Pacific Air Forces is overhauling its tactical communications operations starting with the decommissioning of the 607th Combat Communications Squadron at Camp Humphreys, South Korea, and ending with a new regional unit at Andersen Air Force Base, Guam, by 2008.
The changes support PACAF commander Gen. Paul Hester’s goal of repositioning forces at the command’s U.S.-controlled bases, including Andersen, Alaska’s Elmendorf Air Force Base and Hawaii’s Hickam Air Force Base, officials said.
The changes consolidate and reorganize the tactical — or deployable — communications personnel throughout the theater to create a quick-reaction group capable of racing off to combat zones or natural disasters to link a temporary base to the outside world, said Capt. Paul Whitfield, PACAF deployable communications systems chief.
The first part of the plan is decommissioning the 607th, a process that began in August 2005 and will continue gradually through 2008, helping to trim the number of Americans assigned to South Korea.

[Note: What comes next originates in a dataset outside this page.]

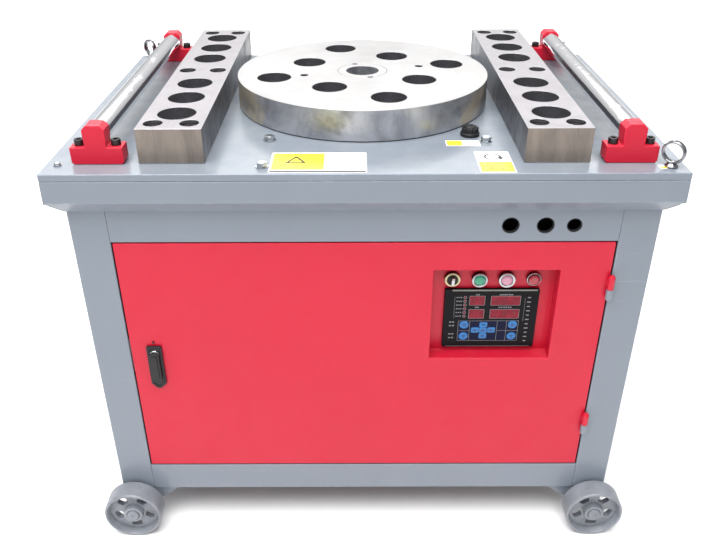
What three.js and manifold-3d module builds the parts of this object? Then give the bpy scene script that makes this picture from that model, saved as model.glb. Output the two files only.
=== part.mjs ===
// Rebar bender: a wheeled steel cabinet whose table carries a turning disc between two socket blocks and
// two guide rollers, with an oil-bath gear train, a belt and an upright motor inside, and the controls in a
// recess of the door. Millimetres, +Z up. The origin is on the floor below the middle of the table, and +Y
// runs away from the operator.
import * as THREE from "three";
import { mergeVertices } from "three/addons/utils/BufferGeometryUtils.js";
import Module from "manifold-3d";

const wasm = await Module();
wasm.setup();

// ---------------------------------------------------------------- clearances
const TOUCH = 0.3; // between two pieces that rest on or against each other
const RUN = 0.6; // radial, round a piece that turns or slides
const OVER = 1; // how far a cutting tool, or a piece joined to another, runs past the face

// ---------------------------------------------------------------- sides of round pieces
const SIDES_LARGE = 64;
const SIDES_MEDIUM = 28;
const SIDES_WHEEL = 18;
const SIDES_SMALL = 16;
const SIDES_TINY = 10;

// ---------------------------------------------------------------- disc and spindle
const DISC_R = 199.5;
const DISC_T = 45.7;
const DISC_LIFT = 1.6; // gap between the table and the disc
const PIN_R = 26.5; // bending-pin sockets of the disc and the blocks
const OUTER_PIN_EDGE = 55.8; // outer ring of sockets: from the disc's edge to a socket's centre
const OUTER_PIN_TURN = 15; // degrees
const INNER_PIN_EDGE = 98.3;
const INNER_PIN_TURN = 60;
const LIFT_HOLE_R = 6.5;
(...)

It also will free millions of dollars for PACAF through a manpower-for-dollars initiative, Whitfield said. About 170 of the unit’s 220 positions will be cashed in for several years and later will return to PACAF, but not necessarily as combat communications personnel, he added.
The money generated will go toward improving capabilities, he said, “to pay for technology to do what the manpower used to do.”
The remaining personnel from the 607th will be redistributed primarily at Andersen. About 15 positions will be converted into a tactical communications flight under the 607th Air and Space Communications Squadron at Osan Air Base, South Korea.
Meanwhile, PACAF will regroup its tactical communications functions into a new unit, so far called the PACAF Combat Communications Squadron, to be based at Andersen. That unit, with about 145 people, will develop gradually starting in the coming months through September 2008. The slow development will ensure PACAF’s Air Expeditionary Force is not disrupted, Whitfield said.
The new unit will be capable of quick deployments to up to four remote locations to establish voice and data communications for up to 1,200 people, Whitfield said.
The mission is similar to what PACAF did during Operation Unified Assistance following the South Asian tsunami disaster. In that case, the 18th Communications Squadron from Kadena Air Base on Okinawa deployed to Utapao, Thailand, to establish communications at the temporary base there.
Tactical communications personnel at each air base in the theater will continue supporting AEF missions and maintaining small tactical capabilities called “fly-away kits” for very fast responses, Whitfield said.
No numerical designation has been established for the new unit at Andersen, Whitfield said, but it will fall under the 36th Contingency Response Group. The first people and equipment to form the unit will start arriving at Andersen in November, Whitfield said.